I’m not sure where I stand on the whole nature-nurture debate (or, for that matter, where anyone stands — the last time I heard anyone talk about that was eighth grade biology). So I can’t tell you if great backpackers are born or made, and I also can’t tell you if that matters.
What I can tell you is somehow, I’ve ended up with a few traits that have made it a hell of a lot easier for me; and if you share any of them, perhaps it’s time to accept your destiny — nay, embrace it — and get backpacking. (There are worst destinies to have, trust me.)
Note: I just want to clarify that I’m using “backpacker” here to mean “a person who travels for an extended period of time, keeps all their possessions in one bag, and typically stays in hostels or other shared accommodations.” I never actually had a backpack (that one up there is Simon’s), but I hope you won’t hold that against me.
Once I’ve fallen asleep, it’s hard to wake me up.
But hostels are always going to be about sharing limited space with a lot of people, and that means noise, any way you swing it. Deep sleepers certainly have the advantage here; life is a lot easier when every returning drunky, or fighting couple, or newbie traveler packing at 5am to go and catch their bus* aren’t waking you up every five minutes.
I pack to fit my suitcase, no matter how small.
My first two years in New Zealand, I used a suitcase that a surprising amount of other travelers considered too small. “That’s your only luggage?” they would stutter at me in disbelief. At first, I brushed it off, but eventually, these folks started to get in my head. This tiny suitcase! It would not stand! So I bought a bigger one, filled it to the brim, and promptly became a miserable human being (you know, more so than usual). After two weeks of dragging that monstrosity around Bali in sweltering heat, I was ready to chuck it in the ocean.
There are many lessons to be found here, probably, but I think the most important one is that I’ve got an appalling lack of upper body strength. Also: if it ain’t broke, don’t fucking fix it.
I’m not picky about my laundry.
Nearly every hostel or caravan park will have washing facilities, but their availability will be limited. You may not have four separate washers all to yourself, or time to run multiple loads. It’s a heck of a lot easier to throw it all in together and, you know, hope for the best.
Also, the washers will invariably suck, regardless of how you use them, so there’s that.
If nothing else, you’ll want a solid day to let any washed clothes dry completely; dryers in hostels are notoriously bad and I’d rather have dirty clothes than ones that have been packed up still wet. (Consider this when showering just before departure, as well — do you want to pack a damp towel?)
Also common among hostel dwellers: shower washing your most recently worn underwear.
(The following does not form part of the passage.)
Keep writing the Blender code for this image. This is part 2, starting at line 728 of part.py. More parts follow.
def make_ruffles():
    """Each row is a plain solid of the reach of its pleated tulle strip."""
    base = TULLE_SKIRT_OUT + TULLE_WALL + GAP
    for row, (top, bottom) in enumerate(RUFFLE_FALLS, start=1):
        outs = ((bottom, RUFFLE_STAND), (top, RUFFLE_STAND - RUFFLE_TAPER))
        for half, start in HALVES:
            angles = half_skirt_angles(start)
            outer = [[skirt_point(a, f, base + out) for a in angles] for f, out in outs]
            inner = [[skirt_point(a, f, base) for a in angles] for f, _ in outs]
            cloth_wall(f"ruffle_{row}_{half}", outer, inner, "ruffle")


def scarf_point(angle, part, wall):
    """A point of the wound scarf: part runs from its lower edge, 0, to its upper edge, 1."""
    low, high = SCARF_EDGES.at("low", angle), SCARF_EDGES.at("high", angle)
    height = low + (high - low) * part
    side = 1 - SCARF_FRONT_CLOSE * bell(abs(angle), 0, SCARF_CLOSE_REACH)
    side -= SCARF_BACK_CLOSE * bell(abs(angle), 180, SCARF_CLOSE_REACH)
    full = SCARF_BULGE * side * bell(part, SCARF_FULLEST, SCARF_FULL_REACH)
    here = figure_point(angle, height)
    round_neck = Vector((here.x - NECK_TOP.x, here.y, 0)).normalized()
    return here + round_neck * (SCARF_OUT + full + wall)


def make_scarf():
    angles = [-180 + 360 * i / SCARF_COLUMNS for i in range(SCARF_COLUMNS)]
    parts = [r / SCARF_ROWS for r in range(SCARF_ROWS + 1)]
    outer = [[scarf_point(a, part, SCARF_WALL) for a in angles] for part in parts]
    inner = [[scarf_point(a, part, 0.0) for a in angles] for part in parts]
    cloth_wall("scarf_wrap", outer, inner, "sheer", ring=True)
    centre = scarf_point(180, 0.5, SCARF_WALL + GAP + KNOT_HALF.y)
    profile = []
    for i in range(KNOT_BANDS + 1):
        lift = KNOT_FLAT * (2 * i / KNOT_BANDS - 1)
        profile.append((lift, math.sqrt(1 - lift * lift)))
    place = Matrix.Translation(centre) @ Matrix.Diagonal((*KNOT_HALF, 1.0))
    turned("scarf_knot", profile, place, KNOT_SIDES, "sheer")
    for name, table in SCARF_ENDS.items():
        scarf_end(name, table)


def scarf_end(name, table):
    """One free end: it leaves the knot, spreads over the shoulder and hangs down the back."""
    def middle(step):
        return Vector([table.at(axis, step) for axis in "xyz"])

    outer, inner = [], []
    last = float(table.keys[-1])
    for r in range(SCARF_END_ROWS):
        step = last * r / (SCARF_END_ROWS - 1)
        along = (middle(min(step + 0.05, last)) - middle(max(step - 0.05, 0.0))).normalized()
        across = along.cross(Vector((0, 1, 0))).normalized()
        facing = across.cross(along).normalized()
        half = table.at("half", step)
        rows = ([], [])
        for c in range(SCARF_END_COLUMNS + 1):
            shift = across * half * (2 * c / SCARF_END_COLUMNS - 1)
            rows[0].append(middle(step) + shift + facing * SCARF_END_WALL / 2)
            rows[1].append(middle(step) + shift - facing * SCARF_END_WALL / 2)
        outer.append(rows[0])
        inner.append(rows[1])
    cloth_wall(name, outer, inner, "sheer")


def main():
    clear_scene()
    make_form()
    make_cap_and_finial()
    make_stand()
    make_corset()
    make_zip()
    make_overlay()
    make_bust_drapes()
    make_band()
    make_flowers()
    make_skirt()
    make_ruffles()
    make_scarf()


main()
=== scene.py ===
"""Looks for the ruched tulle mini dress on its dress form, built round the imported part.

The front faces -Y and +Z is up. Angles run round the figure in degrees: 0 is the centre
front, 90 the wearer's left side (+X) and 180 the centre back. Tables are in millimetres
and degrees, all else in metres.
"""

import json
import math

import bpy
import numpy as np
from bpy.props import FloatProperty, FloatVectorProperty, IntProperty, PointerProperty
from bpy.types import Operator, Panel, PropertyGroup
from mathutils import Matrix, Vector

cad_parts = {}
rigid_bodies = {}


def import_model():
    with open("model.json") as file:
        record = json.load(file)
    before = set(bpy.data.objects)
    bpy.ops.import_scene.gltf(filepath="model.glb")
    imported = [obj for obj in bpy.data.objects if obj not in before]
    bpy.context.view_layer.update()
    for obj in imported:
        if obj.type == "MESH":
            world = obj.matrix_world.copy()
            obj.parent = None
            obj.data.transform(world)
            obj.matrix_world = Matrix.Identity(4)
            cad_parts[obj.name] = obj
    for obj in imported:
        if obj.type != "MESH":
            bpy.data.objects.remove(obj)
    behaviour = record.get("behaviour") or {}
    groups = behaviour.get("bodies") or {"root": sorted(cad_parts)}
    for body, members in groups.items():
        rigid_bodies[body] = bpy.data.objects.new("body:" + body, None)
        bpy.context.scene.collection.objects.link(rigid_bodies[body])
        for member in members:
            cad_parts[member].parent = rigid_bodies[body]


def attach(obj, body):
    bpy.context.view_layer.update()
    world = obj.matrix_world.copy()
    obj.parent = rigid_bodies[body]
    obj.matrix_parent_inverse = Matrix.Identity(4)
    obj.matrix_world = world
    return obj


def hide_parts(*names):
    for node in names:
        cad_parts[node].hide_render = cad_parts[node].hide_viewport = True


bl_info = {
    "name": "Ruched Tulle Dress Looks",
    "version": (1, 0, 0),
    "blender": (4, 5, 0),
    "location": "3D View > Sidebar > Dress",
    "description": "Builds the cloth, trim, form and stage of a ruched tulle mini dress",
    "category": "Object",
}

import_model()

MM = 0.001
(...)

Convenient, only takes a couple of extra minutes, and ensures you always have at least one clean (albeit maybe slightly wet) pair.
I don’t have a strong sense of smell.
Same thing after our bus went through Rotorua — nicknamed Sulphur City and known for its eggy aroma. Everyone else complained it had seeped into their clothes. Me? Nothing. I assume they were telling the truth, but you couldn’t prove it by me. (This also makes putting off my laundry a lot easier, come to think of it.)
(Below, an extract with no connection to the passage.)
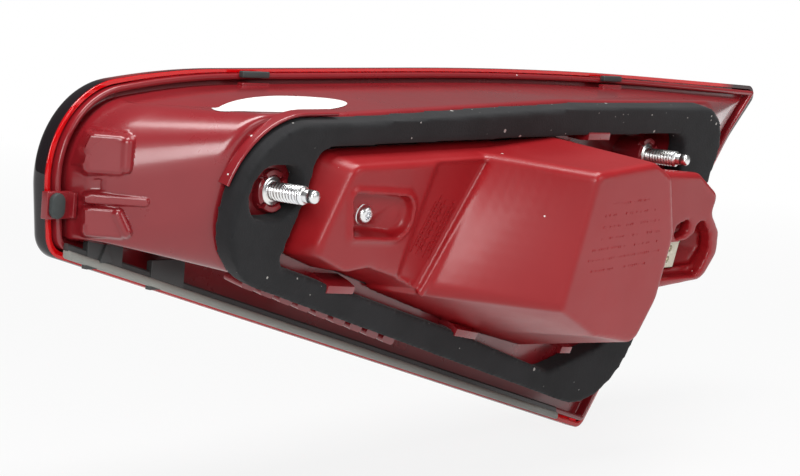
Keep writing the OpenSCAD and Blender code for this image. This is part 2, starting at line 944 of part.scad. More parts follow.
// Clear optics that stand on the tray over their boards
optic_gap = 0.8;
optic_wall = 1.2;
optic_h = 8;
module optic(place, tint) {
    color(tint)
        difference() {
            block(place[0] - optic_gap - optic_wall, tray_top, place[1] - optic_gap - optic_wall,
                place[2] + 2 * (optic_gap + optic_wall), optic_h, place[3] + 2 * (optic_gap + optic_wall));
            block(place[0] - optic_gap, tray_top - over, place[1] - optic_gap,
                place[2] + 2 * optic_gap, optic_h - optic_wall + over, place[3] + 2 * optic_gap);
        }
}

module stop_optic() {
    optic(stop_place, "lightcoral");
}

module indicator_optic() {
    optic(indicator_place, "moccasin");
}

module reverse_optic() {
    optic(reverse_place, "whitesmoke");
}

// Reflector for other cars' lights, a prism plate on the tray
reflex_t = 5;
module reflex_reflector() {
    color("crimson")
        block(reflex_place[0], tray_top, reflex_place[1], reflex_place[2], reflex_t, reflex_place[3]);
}

// Driver board on the housing's floor, under the cover
driver_shares = [0.5438, 0.4488, 0.2774, 0.2913];
driver_x = seat_x0 + driver_shares[0] * seat_len;
driver_z = seat_z0 + driver_shares[1] * seat_h;
driver_len = driver_shares[2] * seat_len;
driver_h = driver_shares[3] * seat_h;
driver_y = seat_back - board_t;
module driver_board() {
    color("darkgreen")
        in_seat()
            block(driver_x, driver_y, driver_z, driver_len, board_t, driver_h);
}

coil_r = 6;
coil_h = 9;
cap_r = 4;
cap_h = 12;
chip_w = 12;
chip_t = 2;
coil_place = [14, 12];
coil_pitch = 17;
cap_place = [32, 10];
cap_pitch = 12;
chip_place = [46, 22];
module driver_parts() {
    color("gray")
        in_seat() {
            for (k = [0:1]) {
                bar(driver_x + coil_place[0], driver_z + coil_place[1] + k * coil_pitch, coil_r, driver_y - coil_h,
                    coil_h);
                bar(driver_x + cap_place[0], driver_z + cap_place[1] + k * cap_pitch, cap_r, driver_y - cap_h, cap_h);
            }
            block(driver_x + chip_place[0], driver_y - chip_t, driver_z + chip_place[1], chip_w, chip_t, chip_w);
        }
}

// Cream socket with its contacts
socket_room = 1;
socket_w = plug_w - 2 * socket_room;
socket_h = 11;
socket_share = 0.5276;
socket_head = 9;
socket_over = 3;
neck_in = 5;
neck_up = 3;
socket_hole = 3;
pin_back = 0.4;
socket_y = -20;
socket_x = driver_x + driver_len - socket_over;
socket_z = seat_z0 + socket_share * seat_h;
contact_r = 0.7;
contact_pitch = 4.4;
module at_contacts() {
    for (i = [-0.5, 0.5], j = [-0.5, 0.5])
        translate([socket_x + socket_w / 2 + i * contact_pitch, 0, socket_z + socket_h / 2 + j * contact_pitch])
            children();
}

module plug_socket() {
    color("cornsilk")
        in_seat()
            difference() {
                union() {
                    block(socket_x, socket_y, socket_z, socket_w, socket_head, socket_h);
                    block(socket_x, socket_y + socket_head, socket_z + neck_up, socket_w - neck_in,
                        driver_y - socket_y - socket_head, socket_h - neck_up);
                }
                at_contacts()
                    bar(0, 0, 2 * contact_r, socket_y - over, socket_hole + over, 16);
            }
}

module plug_pins() {
    color("gold")
        in_seat()
            at_contacts()
                bar(0, 0, contact_r, socket_y + pin_back, socket_hole - pin_back, 16);
}

// Lead that leaves the socket's side, turns over and lies down on the board
wire_r = 0.9;
wire_sides = 8;
wire_points = 11;
wire_out = 14;
wire_back = 15;
wire_drop = 3;
wire_rise = 8;
wire_gap = 0.05;
wire_sink = 0.06;
function half_turn(t) = (1 - cos(180 * t)) / 2;
function wire_at(t) = [
    socket_x + socket_w + wire_gap + wire_out * sin(180 * t) - wire_back * half_turn(t),
    socket_y + wire_drop + (driver_y - wire_r + wire_sink - socket_y - wire_drop) * half_turn(t),
    socket_z + wire_rise * (1 + half_turn(t))
];
function direction(t) = unit(wire_at(min(t + 1 / wire_points, 1)) - wire_at(max(t - 1 / wire_points, 0)));
function wire_ring(t) =
    let(d = direction(t), a = unit(cross(d, [0, 0, 1])), b = cross(d, a))
    [for (k = [0:wire_sides - 1]) wire_at(t)
        + wire_r * (a * cos(360 * k / wire_sides) + b * sin(360 * k / wire_sides))];
module supply_wire() {
    color("mediumseagreen")
        in_seat()
            skin([for (i = [0:wire_points - 1]) wire_ring(i / (wire_points - 1))]);
}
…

Of course, when I had to share a hostel room with seven guys, one of whom had shoes you could smell from the balcony? Nothing could save me.
Have you ever gone hostel backpacking? Did you have any issues or challenges not addressed here? How did you deal with them?
* Don’t be this person. Trust me, this advice is the greatest gift I can give you (and your future hostel roommates): if you have an early departure, pack the night before.